START Collected material

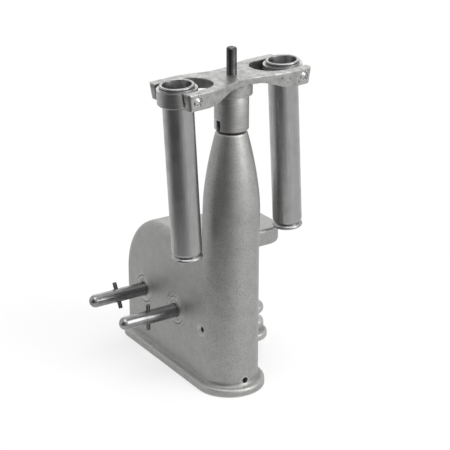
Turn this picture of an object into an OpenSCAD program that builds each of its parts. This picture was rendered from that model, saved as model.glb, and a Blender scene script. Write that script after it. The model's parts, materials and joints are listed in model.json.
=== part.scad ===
// Hand crank centrifuge: a cast column and gear case with a bench clamp, two crank shafts of
// different speed, and a yoke on the spindle that carries two swinging shields for tubes.
// Millimetres. The spindle is the Z axis and the base lies on Z = 0. The case reaches along -X,
// the crank shafts stick out along -Y and the bench clamp along +Y.

/* [Gear case] */
// Half the thickness of the gear case, which is also the radius of its round nose
case_half = 20; // [18.5:0.5:23]
// Height of the flat top of the gear case
case_top_z = 101.5; // [92:0.5:112]
// Radius of the large round corner at the far end
case_round_r = 50; // [40:1:56]
// Rounding along the edges of the gear case
case_edge_r = 6; // [4.5:0.5:8]
// Distance that the centre of the round nose lies behind the spindle
nose_back = 2.5; // [1.5:0.1:4.5]
// Distance from the low-speed shaft to the far end of the case
case_end_gap = 28.3; // [24:0.1:34]
// Thickness of the cast walls of the case
wall = 4; // [3:0.5:5]

/* [Column] */
// Radius of the column where it is widest
column_r = 19.05; // [17.5:0.05:21]
// Radius of the column at its top
column_top_r = 10.35; // [9.5:0.05:12]
// Height from the widest point of the column to its top
column_swell_h = 53.5; // [46:0.5:60]
// Power of the curve that the side of the column follows
column_curve = 1.6; // [1.2:0.1:2]
// Thickness of the column's wall
column_wall = 4.5; // [3.5:0.1:5.5]
// Height at which the column starts to grow out of the nose
column_foot_z = 70; // [60:1:85]

/* [Base flange] */
// How far the flange stands out from the case
flange_out = 4.5; // [3.5:0.1:6]
// Thickness of the flange
flange_t = 5.5; // [4.5:0.1:7]
// Radius of the flange's corners in plan at the far end
flange_corner_r = 12; // [9:0.5:16]
// Rounding of the flange's upper edge
flange_edge_r = 2.2; // [1.4:0.1:3]

/* [Base cover] */
// Thickness of the cover plate
cover_t = 2.5; // [2:0.1:3.5]
// Distance from the flange's rim in to the cover's recess
cover_in = 2.5; // [1.8:0.1:3]
// Clearance round the cover plate
cover_gap = 0.2; // [0.1:0.05:0.4]
// Shank radius of the cover screws
cover_screw_r = 1.25; // [1:0.05:1.4]
// Length of the cover screws, head and all
cover_screw_len = 8; // [6:0.5:10]
// Head radius of the cover screws
cover_head_r = 2.5; // [2.1:0.1:3]

/* [Crank shafts] */
// Height of both crank shafts
shaft_z = 45; // [42:0.5:50]
// Distance from the spindle back to the high-speed shaft
high_shaft_back = 39.5; // [37:0.1:44]
// Distance between the two crank shafts
shaft_pitch = 43.2; // [41:0.1:46]
// Radius of the crank shafts
shaft_r = 4.8; // [4.2:0.05:5.4]
// Radius at the shaft's end, where the crank slips on
crank_seat_r = 4.6; // [3.9:0.05:5.3]
// Distance that the shafts stand out, from the case to the centre of the round end
shaft_out = 40.2; // [34:0.1:48]
// Radius of the cross pins
cross_pin_r = 1.5; // [1.1:0.05:1.9]
// Length of the cross pins
cross_pin_len = 19; // [15:0.5:24]
// Distance from the centre of the round end back to the cross pin
cross_pin_back = 17.7; // [13:0.1:22]
// Turn of the low-speed shaft's cross pin from upright, in degrees
low_pin_turn = 26; // [0:1:90]

/* [Shaft bearings] */
// Radius of the round bosses on the face of the case
boss_r = 11.5; // [10.5:0.1:13]
// How far the bosses stand out from the face
boss_out = 1; // [0.6:0.1:2.5]
// How far the bosses reach inwards from the inner face of the wall
boss_in = 4; // [2.5:0.1:4.5]
// Outer radius of the bushes
bush_r = 8; // [7:0.1:9]
// How far the front bushes stand out from their bosses
bush_proud = 0.3; // [0.2:0.1:1]
// Radial clearance of a running fit
run_gap = 0.05; // [0.02:0.01:0.08]

/* [Gears] */
// Number of teeth on the worm wheel
wheel_teeth = 40; // [36:1:44]
// Number of starts on the worm
worm_starts = 4; // [3:1:5]
// Helix angle of the worm wheel's teeth, in degrees
wheel_helix = 22; // [19:0.5:25]
// Number of teeth on the spur gear
gear_teeth = 36; // [34:1:38]
// Number of teeth on the pinion
pinion_teeth = 20; // [18:1:22]
// Pressure angle of all teeth, in degrees
pressure_angle = 20; // [18:0.5:22]
// Play between meshed teeth, measured along the pitch line
backlash = 0.35; // [0.25:0.05:0.6]
// Space between the worm wheel and the spur gear beside it
gear_gap = 1.5; // [1:0.1:2]
// Length of the worm's thread
worm_len = 22; // [18:0.5:26]
// Length of the plain collar under the worm
worm_collar_len = 7; // [5:0.5:8]
// Radius of the worm's collar
worm_collar_r = 7; // [6.4:0.1:8]
// Radius of the hubs of the wheel and gears
hub_r = 9; // [8:0.1:10]
// Radius of the pins through the hubs
hub_pin_r = 1.25; // [1:0.05:1.5]

/* [Spindle] */
// Radius of the spindle
spindle_r = 4; // [3.6:0.05:4.4]
// Radius of the spindle inside the yoke
spindle_neck_r = 3.5; // [3.4:0.05:3.55]
// Radius of the spindle's free end
spindle_end_r = 3.35; // [3:0.05:3.4]
// Height of the spindle's end above the yoke
spindle_rise = 17.8; // [12:0.1:24]
// Radius of the steel ball under the spindle
ball_r = 2.5; // [2:0.1:3]
// Outer radius of the foot bearing
foot_r = 8; // [7.2:0.1:9]
// Height of the foot bearing's top
foot_top_z = 22; // [20:0.5:23]
// Metal under the ball in the foot bearing
foot_web = 3.5; // [2.5:0.1:4.5]
// Outer radius of the upper bush
neck_bush_r = 7; // [6.2:0.1:7.5]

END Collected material

» Exercise objective: Please output the complete data exactly.

» Task solution:
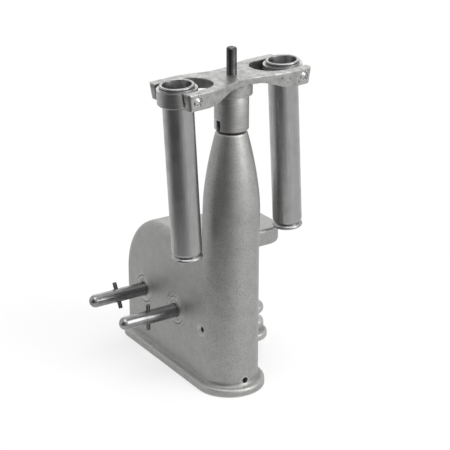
Turn this picture of an object into an OpenSCAD program that builds each of its parts. This picture was rendered from that model, saved as model.glb, and a Blender scene script. Write that script after it. The model's parts, materials and joints are listed in model.json.
=== part.scad ===
// Hand crank centrifuge: a cast column and gear case with a bench clamp, two crank shafts of
// different speed, and a yoke on the spindle that carries two swinging shields for tubes.
// Millimetres. The spindle is the Z axis and the base lies on Z = 0. The case reaches along -X,
// the crank shafts stick out along -Y and the bench clamp along +Y.

/* [Gear case] */
// Half the thickness of the gear case, which is also the radius of its round nose
case_half = 20; // [18.5:0.5:23]
// Height of the flat top of the gear case
case_top_z = 101.5; // [92:0.5:112]
// Radius of the large round corner at the far end
case_round_r = 50; // [40:1:56]
// Rounding along the edges of the gear case
case_edge_r = 6; // [4.5:0.5:8]
// Distance that the centre of the round nose lies behind the spindle
nose_back = 2.5; // [1.5:0.1:4.5]
// Distance from the low-speed shaft to the far end of the case
case_end_gap = 28.3; // [24:0.1:34]
// Thickness of the cast walls of the case
wall = 4; // [3:0.5:5]

/* [Column] */
// Radius of the column where it is widest
column_r = 19.05; // [17.5:0.05:21]
// Radius of the column at its top
column_top_r = 10.35; // [9.5:0.05:12]
// Height from the widest point of the column to its top
column_swell_h = 53.5; // [46:0.5:60]
// Power of the curve that the side of the column follows
column_curve = 1.6; // [1.2:0.1:2]
// Thickness of the column's wall
column_wall = 4.5; // [3.5:0.1:5.5]
// Height at which the column starts to grow out of the nose
column_foot_z = 70; // [60:1:85]

/* [Base flange] */
// How far the flange stands out from the case
flange_out = 4.5; // [3.5:0.1:6]
// Thickness of the flange
flange_t = 5.5; // [4.5:0.1:7]
// Radius of the flange's corners in plan at the far end
flange_corner_r = 12; // [9:0.5:16]
// Rounding of the flange's upper edge
flange_edge_r = 2.2; // [1.4:0.1:3]

/* [Base cover] */
// Thickness of the cover plate
cover_t = 2.5; // [2:0.1:3.5]
// Distance from the flange's rim in to the cover's recess
cover_in = 2.5; // [1.8:0.1:3]
// Clearance round the cover plate
cover_gap = 0.2; // [0.1:0.05:0.4]
// Shank radius of the cover screws
cover_screw_r = 1.25; // [1:0.05:1.4]
// Length of the cover screws, head and all
cover_screw_len = 8; // [6:0.5:10]
// Head radius of the cover screws
cover_head_r = 2.5; // [2.1:0.1:3]

/* [Crank shafts] */
// Height of both crank shafts
shaft_z = 45; // [42:0.5:50]
// Distance from the spindle back to the high-speed shaft
high_shaft_back = 39.5; // [37:0.1:44]
// Distance between the two crank shafts
shaft_pitch = 43.2; // [41:0.1:46]
// Radius of the crank shafts
shaft_r = 4.8; // [4.2:0.05:5.4]
// Radius at the shaft's end, where the crank slips on
crank_seat_r = 4.6; // [3.9:0.05:5.3]
// Distance that the shafts stand out, from the case to the centre of the round end
shaft_out = 40.2; // [34:0.1:48]
// Radius of the cross pins
cross_pin_r = 1.5; // [1.1:0.05:1.9]
// Length of the cross pins
cross_pin_len = 19; // [15:0.5:24]
// Distance from the centre of the round end back to the cross pin
cross_pin_back = 17.7; // [13:0.1:22]
// Turn of the low-speed shaft's cross pin from upright, in degrees
low_pin_turn = 26; // [0:1:90]

/* [Shaft bearings] */
// Radius of the round bosses on the face of the case
boss_r = 11.5; // [10.5:0.1:13]
// How far the bosses stand out from the face
boss_out = 1; // [0.6:0.1:2.5]
// How far the bosses reach inwards from the inner face of the wall
boss_in = 4; // [2.5:0.1:4.5]
// Outer radius of the bushes
bush_r = 8; // [7:0.1:9]
// How far the front bushes stand out from their bosses
bush_proud = 0.3; // [0.2:0.1:1]
// Radial clearance of a running fit
run_gap = 0.05; // [0.02:0.01:0.08]

/* [Gears] */
// Number of teeth on the worm wheel
wheel_teeth = 40; // [36:1:44]
// Number of starts on the worm
worm_starts = 4; // [3:1:5]
// Helix angle of the worm wheel's teeth, in degrees
wheel_helix = 22; // [19:0.5:25]
// Number of teeth on the spur gear
gear_teeth = 36; // [34:1:38]
// Number of teeth on the pinion
pinion_teeth = 20; // [18:1:22]
// Pressure angle of all teeth, in degrees
pressure_angle = 20; // [18:0.5:22]
// Play between meshed teeth, measured along the pitch line
backlash = 0.35; // [0.25:0.05:0.6]
// Space between the worm wheel and the spur gear beside it
gear_gap = 1.5; // [1:0.1:2]
// Length of the worm's thread
worm_len = 22; // [18:0.5:26]
// Length of the plain collar under the worm
worm_collar_len = 7; // [5:0.5:8]
// Radius of the worm's collar
worm_collar_r = 7; // [6.4:0.1:8]
// Radius of the hubs of the wheel and gears
hub_r = 9; // [8:0.1:10]
// Radius of the pins through the hubs
hub_pin_r = 1.25; // [1:0.05:1.5]

/* [Spindle] */
// Radius of the spindle
spindle_r = 4; // [3.6:0.05:4.4]
// Radius of the spindle inside the yoke
spindle_neck_r = 3.5; // [3.4:0.05:3.55]
// Radius of the spindle's free end
spindle_end_r = 3.35; // [3:0.05:3.4]
// Height of the spindle's end above the yoke
spindle_rise = 17.8; // [12:0.1:24]
// Radius of the steel ball under the spindle
ball_r = 2.5; // [2:0.1:3]
// Outer radius of the foot bearing
foot_r = 8; // [7.2:0.1:9]
// Height of the foot bearing's top
foot_top_z = 22; // [20:0.5:23]
// Metal under the ball in the foot bearing
foot_web = 3.5; // [2.5:0.1:4.5]
// Outer radius of the upper bush
neck_bush_r = 7; // [6.2:0.1:7.5]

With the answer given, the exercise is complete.